Representatives from France, Israel, Lebanon, the US and UN tracking the ceasefire are due to meet amid Israeli attacks.
Israeli forces have killed two people in southern Lebanon a day before a committee monitoring a yearlong ceasefire between Israel and Hezbollah was due to hold its next meeting.
Lebanon’s NNA news agency said two people were killed in the Israeli attack on a house in south Lebanon’s Kfar Dunin in Bint Jbeil on Tuesday.
The Israeli military said in a statement that it struck two Hezbollah operatives in the area, accusing one of being “an engineering terrorist in a structure that facilitated the organisation’s reestablishment efforts”.
The attacks come as the committee monitoring the ceasefire, which includes representatives from France, Israel, Lebanon, the United States, and the United Nations Interim Force in Lebanon (UNIFIL) prepared to meet on Wednesday.
Israeli attacks have killed more than 300 people in Lebanon since the November 2024 ceasefire, including at least 127 civilians.
Israeli forces bombarded several parts of Lebanon, killing at least two other people earlier this week, and ordered the forced evacuation of at least four villages in the south and east of the country.

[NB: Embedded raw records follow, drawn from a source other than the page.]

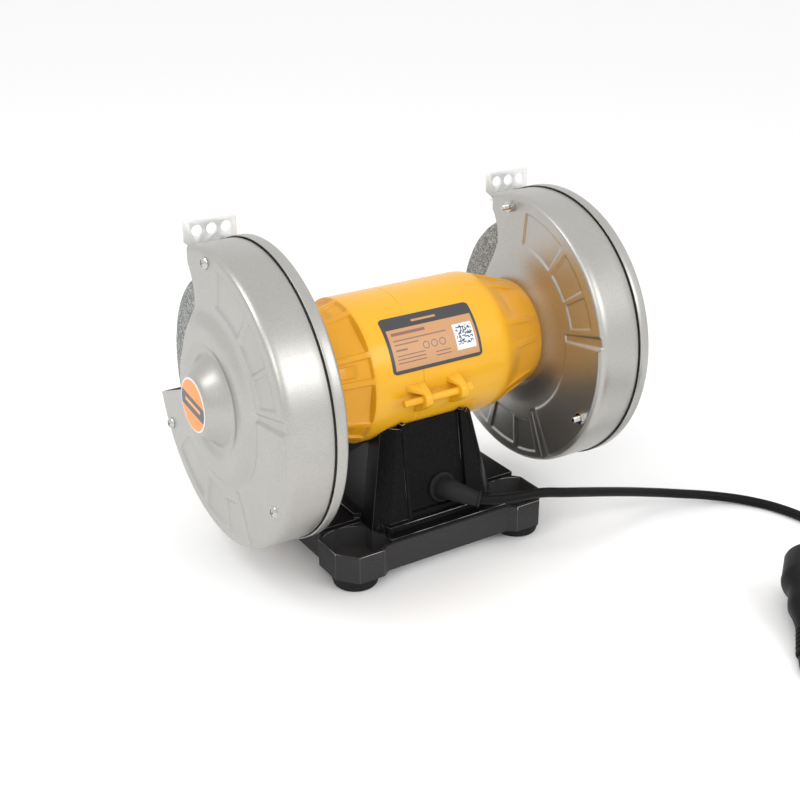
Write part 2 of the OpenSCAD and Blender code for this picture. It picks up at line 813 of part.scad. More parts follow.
module wheel_nut(x0, x1) {
    color(bright_zinc) difference() {
        intersection() {
            hex_x(19, x0, x1, 0, 0);
            disc(10.6, x0, x1);
        }
        disc(arbor_r, x0 - 1, x1 + 1);
    }
}

// ---------- switch and wiring parts ----------

module switch_housing() {
    w = switch_w;
    t = switch_tall;
    color(black) difference() {
        union() {
            translate([-w / 2 - 1.5, switch_y - 2.2, switch_z - t / 2 - 1.5]) cube([w + 3, 2.2, t + 3]);
            translate([-w / 2 + 1.5, switch_y, switch_z - t / 2 + 1.5]) cube([w - 3, 24, t - 3]);
        }
        translate([-rocker_w / 2 - 0.6, switch_y - 3, switch_z - rocker_tall / 2 - 0.8])
            cube([rocker_w + 1.2, 12, rocker_tall + 1.6]);
        translate([-13, switch_y + 1.2, switch_z]) rotate([0, 90, 0]) cylinder(r = 1.25, h = 26, $fn = 32);
    }
}

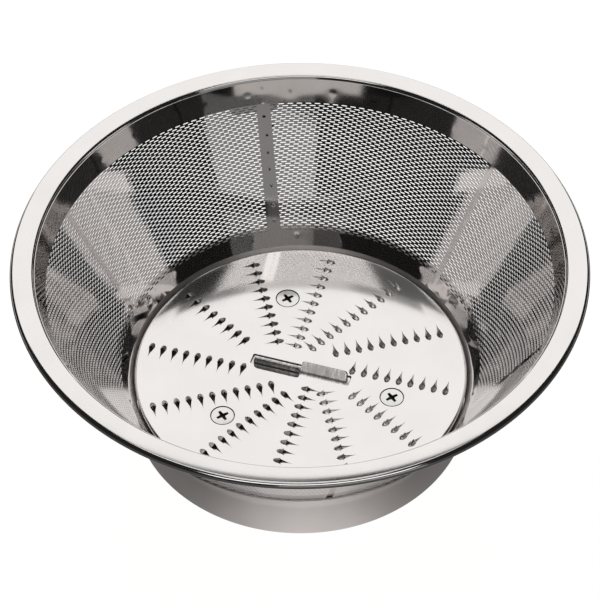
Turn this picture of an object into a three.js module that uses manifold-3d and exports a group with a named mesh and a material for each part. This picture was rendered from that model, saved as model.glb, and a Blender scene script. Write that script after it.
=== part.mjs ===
// Spinning filter basket of a juice extractor: a conical basket of perforated foil between a rolled
// rim and a drawn base, with a grater disc and a centre blade screwed to the drive hub underneath.
// Millimetres, +Z up. The origin is the middle of the base's bottom edge, on the axis of rotation.

import * as THREE from 'three';
import { mergeVertices } from 'three/addons/utils/BufferGeometryUtils.js';
import Module from 'manifold-3d';

const wasm = await Module();
wasm.setup();

// ---- driving dimensions --------------------------------------------------------------------------

// Overall
const rimRadius = 93;
const overallHeight = 70;
const baseRadius = 56;

// Sheet thicknesses
const foilSheet = 0.2;
const rimSheet = 0.8;
const cupSheet = 0.8;
const floorSheet = 1;
const discSheet = 1;
const tabSheet = 0.4;

// Clearances
const layerGap = 0.15; // between two sheets that are welded together
const seatGap = 0.3; // between pieces that sit on or in one another

// Filter foil: a long cone, then a steeper margin that is welded into the rim
const foilFootRise = 0.4; // how far the foil's foot stands above the disc's face
const foilFootStep = 0.65; // how far the foil's foot stands outside the base wall
const foilTopDrop = 1; // below the top of the rim
const marginHeight = 7.6; // height of the steeper margin
const marginLean = 3; // how far that margin leans out

// Rim
const hemRadius = 1.4;
const hemCurl = 240; // degrees that the hem is rolled through
const bandWidth = 4.8; // flat part of the rim, between the hem and the foil's top edge
const rimFillet = 0.9;
const skirtLap = 5.5; // how far the rim's skirt laps over the foil's upper margin

// Base cup
const lipHeight = 5.9; // how far the cup's lip climbs round the foil
const shoulderFillet = 4;

// Floor plate
const floorEdge = 4.5; // height of its turned-down edge
const floorEdgeRound = 1.5;

// Doubler welded behind the top of the foil's seam
const tabAzimuth = 99.3; // degrees from +X
const tabWidth = 19.6;
const tabLength = 4.8;
const tabTaper = 0.77; // lower edge over upper edge

// Grater disc
const discTop = 17;
const discInset = 0.6; // inside the base wall's outside
const discEdgeRound = 0.9;
const slotLength = 34.3;
const slotWidth = 4.6;
const slotAzimuth = -19.35;

// Grater teeth: twelve straight rows that pass beside the axis. Each row starts one twelfth of a
// pitch nearer the axis than the row before it, so the teeth lie on a spiral.
const toothRows = 12;
const toothPitch = 4;
const toothFirst = 9.7;
const toothLimit = 52.6;
const toothOffset = 4.3; // how far a row passes beside the axis
const toothFirstAzimuth = 71.7;
const toothWidth = 2.1;
const toothHeight = 1.3;
const toothMouth = 0.6; // from the middle of a tooth to its open, cutting side
const toothBack = 1.5; // from the middle of a tooth to its closed end
const toothLean = 0.4; // how far the point leans towards the mouth
const toothRoot = 0.3; // how far a tooth's foot is sunk into the disc
const teethLeftOut = [0, 0, 1, 2, 3, 1, 0, 1, 1, 3, 4, 2]; // near the axis, to clear slot and screws

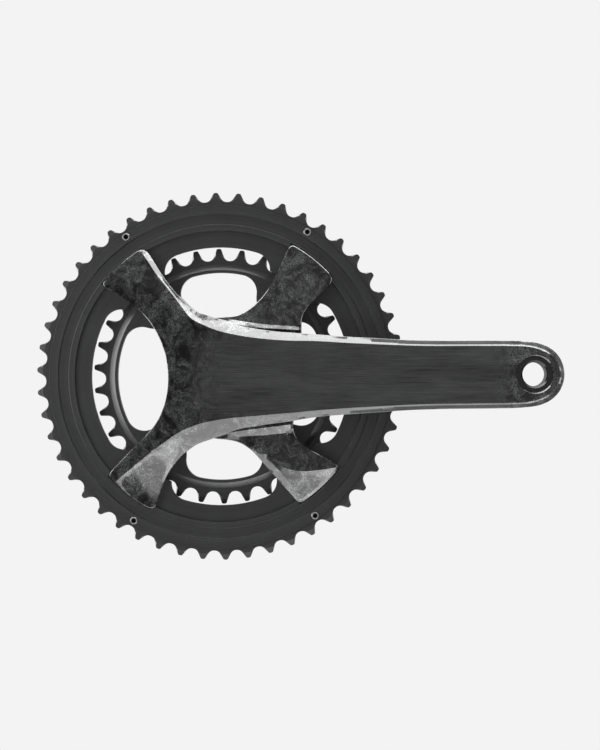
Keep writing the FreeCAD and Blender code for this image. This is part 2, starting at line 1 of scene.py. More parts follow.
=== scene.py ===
# %% [markdown]
# # A road crankset, seen from its drive side
# Two black chainrings hang on a four-armed carbon spider, and the crank arm grows out of the spider's hub.
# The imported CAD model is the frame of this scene: it holds every piece's true size and place, and its
# bodies turn together at the joints. This script only gives the pieces their looks. The carbon arm is the
# one piece that is made again here, because its creased, flowing skin is a job for mesh work; all the
# machined pieces keep their CAD shape and get a finish.

import json
import math
import bmesh
import bpy
import numpy as np
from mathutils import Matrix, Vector
from mathutils.geometry import delaunay_2d_cdt


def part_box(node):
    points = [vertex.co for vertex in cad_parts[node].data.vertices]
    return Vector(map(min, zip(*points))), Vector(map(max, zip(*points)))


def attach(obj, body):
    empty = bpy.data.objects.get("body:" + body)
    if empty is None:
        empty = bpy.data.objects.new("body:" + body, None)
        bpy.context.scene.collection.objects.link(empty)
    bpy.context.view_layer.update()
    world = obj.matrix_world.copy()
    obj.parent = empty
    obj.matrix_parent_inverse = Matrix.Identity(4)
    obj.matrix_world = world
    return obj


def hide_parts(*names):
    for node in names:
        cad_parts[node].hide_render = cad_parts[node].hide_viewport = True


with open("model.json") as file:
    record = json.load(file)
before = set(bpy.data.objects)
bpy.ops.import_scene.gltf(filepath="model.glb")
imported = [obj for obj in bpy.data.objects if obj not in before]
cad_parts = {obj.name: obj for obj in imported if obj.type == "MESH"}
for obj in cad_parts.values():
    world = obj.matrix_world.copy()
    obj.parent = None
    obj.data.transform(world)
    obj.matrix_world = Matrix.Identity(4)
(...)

Another overnight attack reduced a multistorey building to rubble in an industrial area of Ghaziyeh town, near the coastal city of Sidon, according to a video verified by media and a photographer from the AFP news agency.
In a statement earlier on Tuesday, Lebanese President Joseph Aoun said, “Israel’s continued attacks aim to thwart all efforts made locally, regionally and internationally to stop the ongoing Israeli escalation, despite the response shown by Lebanon to these efforts at various levels”.
The spokesperson for the UN secretary-general, Stephane Dujarric, told a media briefing in New York on Tuesday that Israeli attacks are continuing in close proximity to UNIFIL peacekeepers stationed along the Blue Line, which demarcates the de facto border between Israel, Lebanon, and the occupied Golan Heights.
“We are aware that Israeli strikes carried out late Monday night following evacuation orders on targets, reportedly linked to Hezbollah and Hamas,” Dujarric said.
“The strikes occurred in areas north of the Litani River, including in western Bekaa, in Lebanese territory in southern Lebanon.”
‘Difficult and dangerous conditions’
Dujarric added that the UNIFIL peacekeepers detected “three air strikes in their areas of operations” on Monday as well as “several fighter aircraft activities above UNIFIL.”
“In addition, our peacekeepers reported multiple instances of direct fire originating from [Israeli army] positions south of the Blue Line, including small arms fire impacting the Kfar Shouba area, a Merkava tank fire near Shab’a, and a small arms fire impacting near a UN position near Kfar Shouba,” Dujarric said.
Later this week, Lebanon’s cabinet will convene to discuss the army’s progress in disarming Hezbollah, a plan launched under heavy US pressure and amid fears of expanded Israeli strikes.
The army was expected to complete the disarmament south of the Litani River, about 30km (20 miles) from the border with Israel, by the end of 2025, before tackling the rest of the country.
In his statement, Aoun said the government’s plan to “extend its authority over the south of the Litani” has been “implemented by the Lebanese army with professionalism, commitment and precision”.